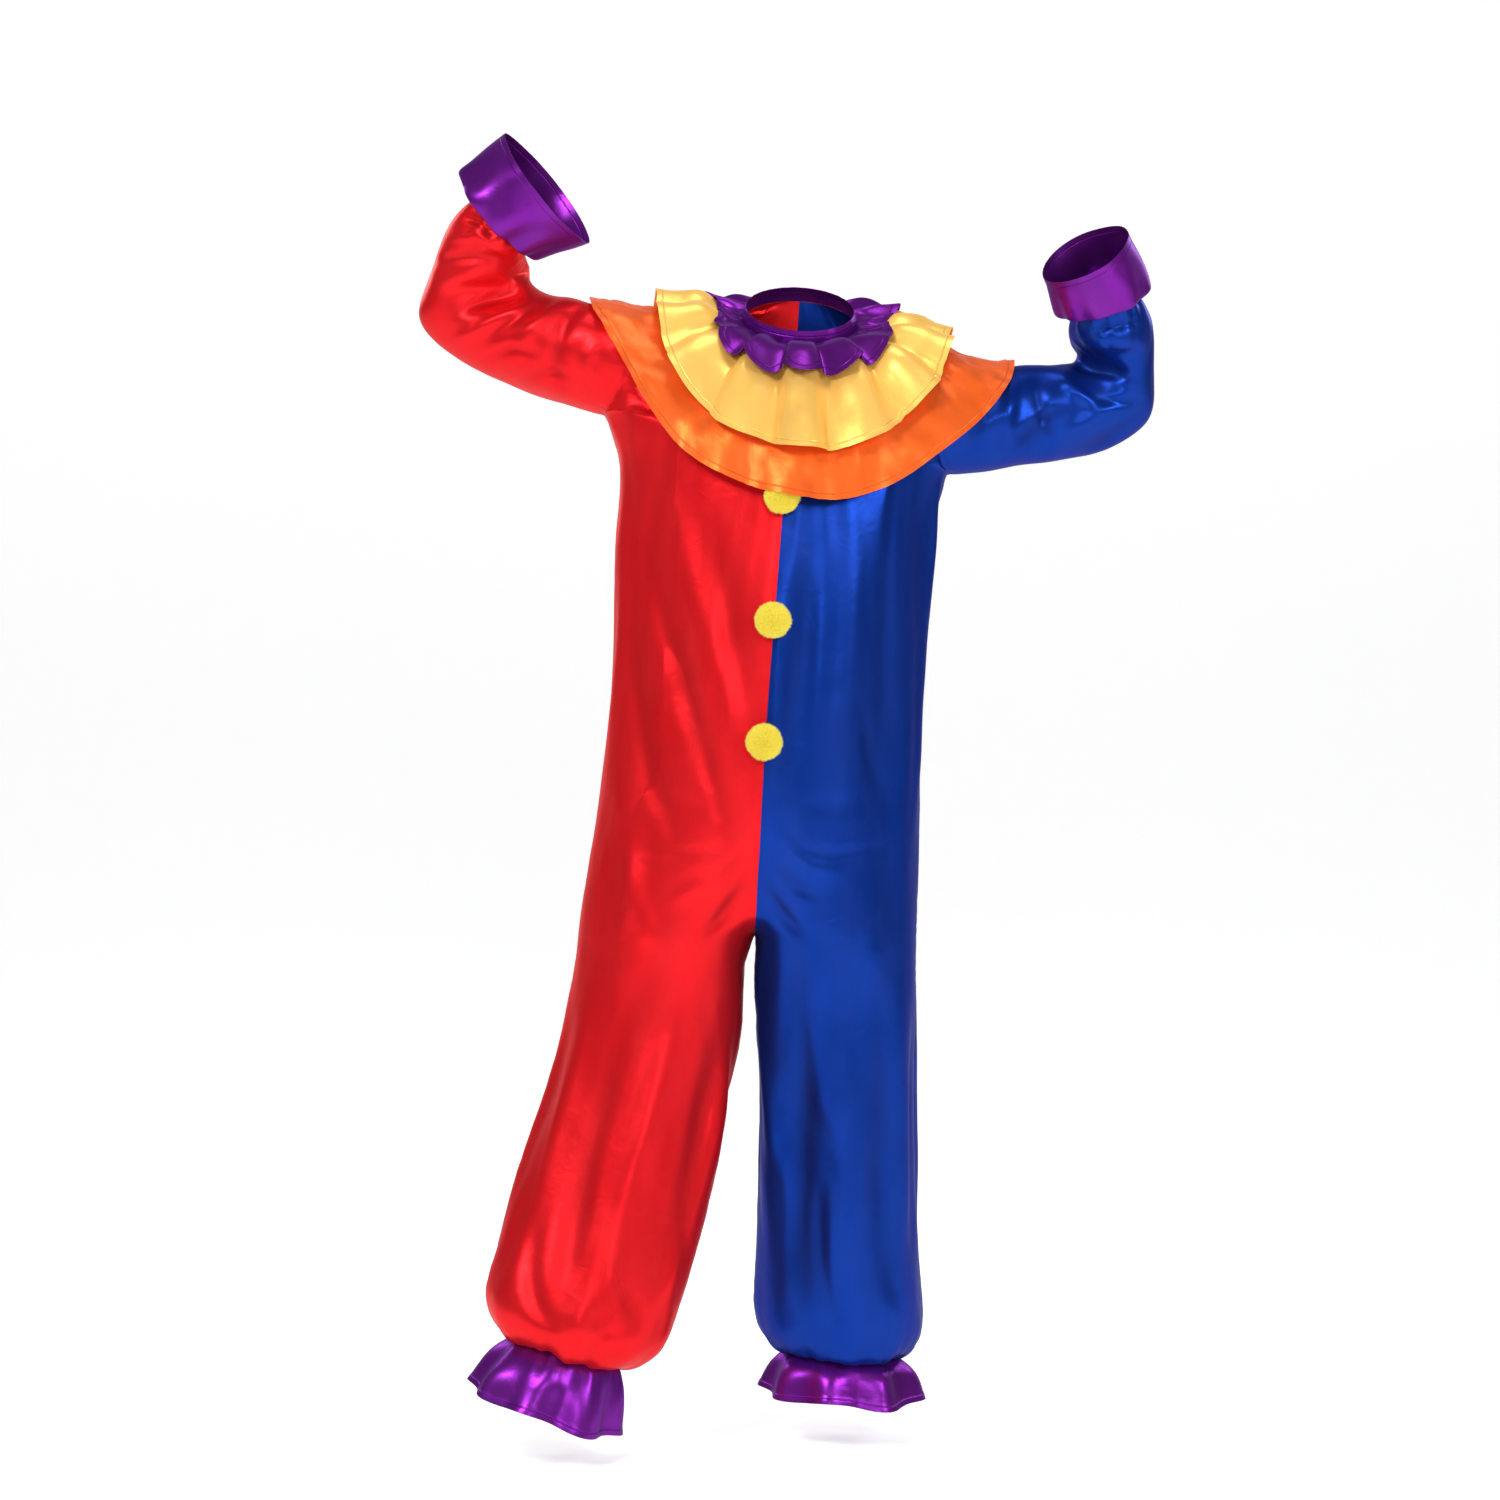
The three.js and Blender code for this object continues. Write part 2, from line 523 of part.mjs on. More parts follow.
// The panels and sleeves share their seam points, so their walls meet edge to edge.
function addBody() {
  const pieces = ["right", "left"].flatMap((half) => [
    bodyPanel(half, "front"),
    bodyPanel(half, "back"),
    sleeve(half),
  ]);
  const smoothOut = outwardDirections(pieces);
  pieces.forEach(({ grid, face, isTube }, k) => {
    const lastRow = grid.length - 1;
    const lastColumn = grid[0].length - 1;
    grid.forEach((row, i) =>
      row.forEach((p, j) => {
        const fromSide = isTube ? 1 : smooth((5 * Math.min(j, lastColumn - j)) / lastColumn);
        const fromEnd = clamp01(Math.min(i, lastRow - i) / 2);
        p.addScaledVector(smoothOut[k][i][j], foldHeight(p, face) * fromSide * fromEnd);
      }),
    );
  });
  const outwards = outwardDirections(pieces);
  pieces.forEach(({ name, half, grid, isTube }, k) => {
    const inner = insideOf(grid, outwards[k], WALL);
    for (const layer of [grid, inner]) {
      pullBack(layer[0], layer[1]);
      if (isTube) pullBack(layer[0], layer[1]);
      if (isTube) continue;
      pullBack(columnOf(layer, 0), columnOf(layer, 1));
      pullBack(columnOf(layer, PANEL_COLUMNS), columnOf(layer, PANEL_COLUMNS - 1));
    }
    addPiece(name, wallGeometry(grid, inner, isTube), half === "left" ? BLUE : RED);
  });
}

function addFrill(name, grid, turn) {
  const [outwards] = outwardDirections([{ grid, isTube: true, turn }]);
  const inner = insideOf(grid, outwards, FRILL_WALL);
  addPiece(name, wallGeometry(grid, inner, true), PURPLE);
}

// A wrist frill starts just inside the gathered end of its sleeve, turns back a little over it and
// flares to the hem.
function addWristFrill(half) {
  const cuffEnd = SLEEVES[half].at(-1);
  const { toHand } = ringAxes(cuffEnd);
  const start = point(cuffEnd.x, cuffEnd.y, cuffEnd.z).addScaledVector(toHand, WRIST_FRILL_GAP);
  const gathered = {
    ...cuffEnd,
    x: start.x,
    y: start.y,
    z: start.z,
    half: cuffEnd.half - FRILL_INSET,
    depth: cuffEnd.depth - FRILL_INSET,
  };
  const rings = [gathered, ...WRIST_FRILLS[half]];
  const grid = rings.map((ring, i) => {
    const share = i / (rings.length - 1);
    return Array.from({ length: FRILL_COLUMNS }, (_, j) => {
      const a = (2 * Math.PI * j) / FRILL_COLUMNS;
      const halfway = Math.sin(Math.PI * share);
      return armRingPoint(ring, a, halfway * gathers(a, WRIST_GATHERS) + share * gathers(a, WRIST_HEM));
    });
  });
  addFrill(`${half}_wrist_frill`, grid, half === "left" ? -1 : 1);
}

// An ankle frill starts just inside the gathered end of its leg. Angle 0 is in front, 90 degrees at the
// wearer's left.
function addAnkleFrill(half) {
  const legEnd = LEGS[half].at(-1);
  const gathered = {
    ...legEnd,
    z: legEnd.z - SEAM_GAP,
    half: legEnd.half - FRILL_INSET,
    front: legEnd.front - FRILL_INSET,
    back: legEnd.back - FRILL_INSET,
  };
  const rings = [gathered, ...ANKLE_FRILLS[half]];
  const grid = rings.map((ring, i) => {
    const share = i / (rings.length - 1);
    const tilt = ring.tilt * DEG;
    return Array.from({ length: FRILL_COLUMNS }, (_, j) => {
      const a = (2 * Math.PI * j) / FRILL_COLUMNS;
      const fullness = 1 + smooth(share) * gathers(a, ANKLE_GATHERS);
      const depth = Math.cos(a) > 0 ? ring.front : ring.back;
      const across = ring.half * Math.sin(a) * fullness;
      const hemWave = share === 1 ? ANKLE_HEM.high * ripple(a, ANKLE_HEM) : 0;
      return point(
        ring.x + across * Math.cos(tilt),
        ring.y - depth * Math.cos(a) * fullness,
        ring.z - across * Math.sin(tilt) + hemWave,
      );
    });
  });
  addFrill(`${half}_ankle_frill`, grid, -1);
}

// The surface that all collar tiers follow, from the neck seam (t = 0) to the widest tier's edge (t = 1).
function collarSurface(angle, t) {
  const start = neckSeam(angle);
  const front = Math.cos(angle) > 0;
  const cos = Math.abs(Math.cos(angle));
  const across = COLLAR.across * Math.sin(angle);
  const dip = HEM_DIP.drop * Math.exp(-(((angle / DEG - HEM_DIP.angle) / HEM_DIP.wide) ** 2));
  const fall = (front ? COLLAR.frontDrop : COLLAR.backDrop) * cos ** COLLAR.edgePower + dip;
  const drop = COLLAR.sideDrop - fall;
  const reach = (front ? -COLLAR.frontReach : COLLAR.backReach) * cos ** COLLAR.reachPower;
  const edge = point(across, reach, drop + SHOULDER_SLOPE * across);
  const a = (t * Math.PI) / 2;
  const round = point(
    start.x + (edge.x - start.x) * Math.sin(a),
    start.y + (edge.y - start.y) * Math.sin(a),
    edge.z + (start.z - edge.z) * Math.cos(a),
  );
  const straight = pointMix(start, edge, (1 - Math.cos(a) + Math.sin(a)) / 2);
  return pointMix(straight, round, mix(COLLAR.sideBulge, front ? COLLAR.frontBulge : COLLAR.backBulge, cos));
}

// Away from the body: along the neck's axis at the neck seam, turning to square with the surface
// further out.
function collarOut(angle, t) {
  const step = 0.01;
  const across = collarSurface(angle + step, t).sub(collarSurface(angle - step, t));
  const along = collarSurface(angle, Math.min(1, t + step)).sub(collarSurface(angle, Math.max(0, t - step)));
  const square = along.cross(across).normalize();
  const axis = neckSeam(angle, 0, 1).sub(neckSeam(angle));
  return pointMix(axis, square, smooth(t / 0.2)).normalize();
}

const reachAt = (reach, angle) => {
  const cos = Math.cos(angle);
  return mix(reach.side, cos > 0 ? reach.front : reach.back, cos * cos);
};

// Heights of the tiers' undersides over the collar surface. Each one clears the tier below it.
function heightOverBelow(tier, angle, t) {
  const wave = tier.high * smooth(t / tier.fullAt) * (1 + ripple(angle, tier));
  return TIER_GAP + tier.lift * smooth(t / LIFT_ENDS_AT) + wave;
}
function orangeHeight(angle, t) {
  const { high, wide, startsAt, fullAt } = POMPOM_TENT;
  const tent = high * Math.exp(-((angle / (wide * DEG)) ** 2)) * smooth((t - startsAt) / (fullAt - startsAt));
  return heightOverBelow(TIERS.orange, angle, t) + tent;
}
function yellowHeight(angle, t) {
  return orangeHeight(angle, t) + FRILL_WALL + heightOverBelow(TIERS.yellow, angle, t);
}
function ruffleHeight(angle, t) {
  return yellowHeight(angle, t) + FRILL_WALL + heightOverBelow(TIERS.ruffle, angle, t);
}

function addTier(name, heightOf, reachOf, rows, columns, color) {
  const outer = [];
  const inner = [];
  for (let i = 0; i <= rows; i++) {
    const outerRow = [];
    const innerRow = [];
    for (let j = 0; j < columns; j++) {
      const angle = (2 * Math.PI * j) / columns - Math.PI;
      const t = (i / rows) * reachOf(angle);
      const base = collarSurface(angle, t);
      const out = collarOut(angle, t);
      const height = heightOf(angle, t);
      innerRow.push(base.clone().addScaledVector(out, height));
      outerRow.push(base.clone().addScaledVector(out, height + FRILL_WALL));
    }
    outer.push(outerRow);
    inner.push(innerRow);
  }
  addPiece(name, wallGeometry(outer, inner, true), color);
}

function addNeckBand() {
  const ringOf = (inset, lift) =>
    Array.from({ length: BAND_COLUMNS }, (_, j) => neckSeam((2 * Math.PI * j) / BAND_COLUMNS, inset, lift));
  const rows = [
    { lift: BAND_LIFT, inset: BAND_CLEARANCE },
    { lift: BAND_HEIGHT / 2, inset: BAND_CLEARANCE },
    { lift: BAND_HEIGHT, inset: BAND_CLEARANCE + BAND_TAPER },
  ];
  const outer = rows.map((row) => ringOf(row.inset, row.lift));
  const inner = rows.map((row) => ringOf(row.inset + WALL, row.lift));
  addPiece("neck_band", wallGeometry(outer, inner, true), PURPLE);
}

// A ball of short three-sided locks on a core. Its back is flattened where it is sewn to the middle seam.
function addPompom(name, row) {
  const core = new THREE.IcosahedronGeometry(1, 1);
  const corner = core.getAttribute("position");
  const wide = POMPOM_WIDTH / 2 - POMPOM_LOCK;
  const deep = row.deep / 2 - POMPOM_LOCK;
  const torso = torsoRow(row.z);
  const backAt = -torso.front - SEAM_GAP;
  const centre = point(torso.mid, backAt - row.deep / 2, row.z);
  const onBall = (direction, longer) =>
    direction
      .clone()
      .multiply(point(wide + longer, deep + longer, wide + longer))
      .add(centre);
  const flattened = (p) => point(p.x, p.y > backAt - 2 * POMPOM_LOCK ? backAt : p.y, p.z);
  const positions = [];
  for (let f = 0; f < corner.count; f += 3) {
    const corners = [0, 1, 2].map((k) => point().fromBufferAttribute(corner, f + k).normalize());
    const base = corners.map((c) => flattened(onBall(c, 0)));
    const middle = corners[0].clone().add(corners[1]).add(corners[2]).normalize();
    const isSewn = base.every((p) => p.y === backAt);
    const tip = onBall(middle, POMPOM_LOCK);
    tip.y = Math.min(tip.y, backAt);
    const faces = isSewn ? [base] : [0, 1, 2].map((k) => [base[k], base[(k + 1) % 3], tip]);
    for (const face of faces) for (const p of face) positions.push(p.x, p.y, p.z);
  }
  const index = Array.from({ length: positions.length / 3 }, (_, i) => i);
  const geometry = new THREE.BufferGeometry();
  geometry.setAttribute("position", new THREE.Float32BufferAttribute(positions, 3));
  geometry.setIndex(facingOut(positions, index));
  addPiece(name, geometry, POMPOM_YELLOW, 0.9);
}

addBody();
for (const half of ["right", "left"]) {
  addWristFrill(half);
  addAnkleFrill(half);
}
addTier("orange_tier", orangeHeight, () => 1, 4, TIER_COLUMNS, ORANGE);
addTier("yellow_tier", yellowHeight, (angle) => reachAt(YELLOW_REACH, angle), 4, TIER_COLUMNS, YELLOW);
addTier("neck_ruffle", ruffleHeight, (angle) => reachAt(RUFFLE_REACH, angle), 2, RUFFLE_COLUMNS, PURPLE);
addNeckBand();
POMPOMS.forEach((row, i) => addPompom(`pompom_${i + 1}`, row));

export default costume;
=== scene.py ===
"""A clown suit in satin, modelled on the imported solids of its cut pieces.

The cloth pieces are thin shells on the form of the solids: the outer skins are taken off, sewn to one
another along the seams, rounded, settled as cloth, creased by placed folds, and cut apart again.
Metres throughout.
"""

import json
import math
import random

import bmesh
import bpy
import numpy as np
from mathutils import Matrix, Vector, noise
from mathutils.bvhtree import BVHTree
from mathutils.kdtree import KDTree

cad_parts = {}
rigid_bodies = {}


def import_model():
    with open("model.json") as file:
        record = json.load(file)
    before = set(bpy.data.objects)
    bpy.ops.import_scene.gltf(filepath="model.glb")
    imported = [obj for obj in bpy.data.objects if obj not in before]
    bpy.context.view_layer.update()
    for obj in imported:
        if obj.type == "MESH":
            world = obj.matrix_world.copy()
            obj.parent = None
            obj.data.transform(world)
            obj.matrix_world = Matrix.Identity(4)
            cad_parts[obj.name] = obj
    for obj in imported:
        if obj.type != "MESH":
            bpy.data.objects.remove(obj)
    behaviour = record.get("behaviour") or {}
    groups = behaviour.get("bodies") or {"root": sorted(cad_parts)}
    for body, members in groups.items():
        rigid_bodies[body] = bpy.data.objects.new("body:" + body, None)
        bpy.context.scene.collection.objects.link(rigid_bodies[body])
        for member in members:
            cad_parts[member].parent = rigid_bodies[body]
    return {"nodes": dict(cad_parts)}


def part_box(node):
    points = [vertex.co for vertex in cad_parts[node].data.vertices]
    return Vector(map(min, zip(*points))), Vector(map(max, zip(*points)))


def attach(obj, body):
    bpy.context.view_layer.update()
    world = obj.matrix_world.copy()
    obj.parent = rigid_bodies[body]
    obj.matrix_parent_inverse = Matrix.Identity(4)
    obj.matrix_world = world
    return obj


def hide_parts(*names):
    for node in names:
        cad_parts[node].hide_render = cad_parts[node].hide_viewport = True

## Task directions
Give back exactly the lines from the line that has "4, TIER_COLUMNS, ORANGE);" to the line that has "obj.parent = rigid_bodies[body]", both included, and leave out all others.

## Complete output
addTier("orange_tier", orangeHeight, () => 1, 4, TIER_COLUMNS, ORANGE);
addTier("yellow_tier", yellowHeight, (angle) => reachAt(YELLOW_REACH, angle), 4, TIER_COLUMNS, YELLOW);
addTier("neck_ruffle", ruffleHeight, (angle) => reachAt(RUFFLE_REACH, angle), 2, RUFFLE_COLUMNS, PURPLE);
addNeckBand();
POMPOMS.forEach((row, i) => addPompom(`pompom_${i + 1}`, row));

export default costume;
=== scene.py ===
"""A clown suit in satin, modelled on the imported solids of its cut pieces.

The cloth pieces are thin shells on the form of the solids: the outer skins are taken off, sewn to one
another along the seams, rounded, settled as cloth, creased by placed folds, and cut apart again.
Metres throughout.
"""

import json
import math
import random

import bmesh
import bpy
import numpy as np
from mathutils import Matrix, Vector, noise
from mathutils.bvhtree import BVHTree
from mathutils.kdtree import KDTree

cad_parts = {}
rigid_bodies = {}


def import_model():
    with open("model.json") as file:
        record = json.load(file)
    before = set(bpy.data.objects)
    bpy.ops.import_scene.gltf(filepath="model.glb")
    imported = [obj for obj in bpy.data.objects if obj not in before]
    bpy.context.view_layer.update()
    for obj in imported:
        if obj.type == "MESH":
            world = obj.matrix_world.copy()
            obj.parent = None
            obj.data.transform(world)
            obj.matrix_world = Matrix.Identity(4)
            cad_parts[obj.name] = obj
    for obj in imported:
        if obj.type != "MESH":
            bpy.data.objects.remove(obj)
    behaviour = record.get("behaviour") or {}
    groups = behaviour.get("bodies") or {"root": sorted(cad_parts)}
    for body, members in groups.items():
        rigid_bodies[body] = bpy.data.objects.new("body:" + body, None)
        bpy.context.scene.collection.objects.link(rigid_bodies[body])
        for member in members:
            cad_parts[member].parent = rigid_bodies[body]
    return {"nodes": dict(cad_parts)}


def part_box(node):
    points = [vertex.co for vertex in cad_parts[node].data.vertices]
    return Vector(map(min, zip(*points))), Vector(map(max, zip(*points)))


def attach(obj, body):
    bpy.context.view_layer.update()
    world = obj.matrix_world.copy()
    obj.parent = rigid_bodies[body]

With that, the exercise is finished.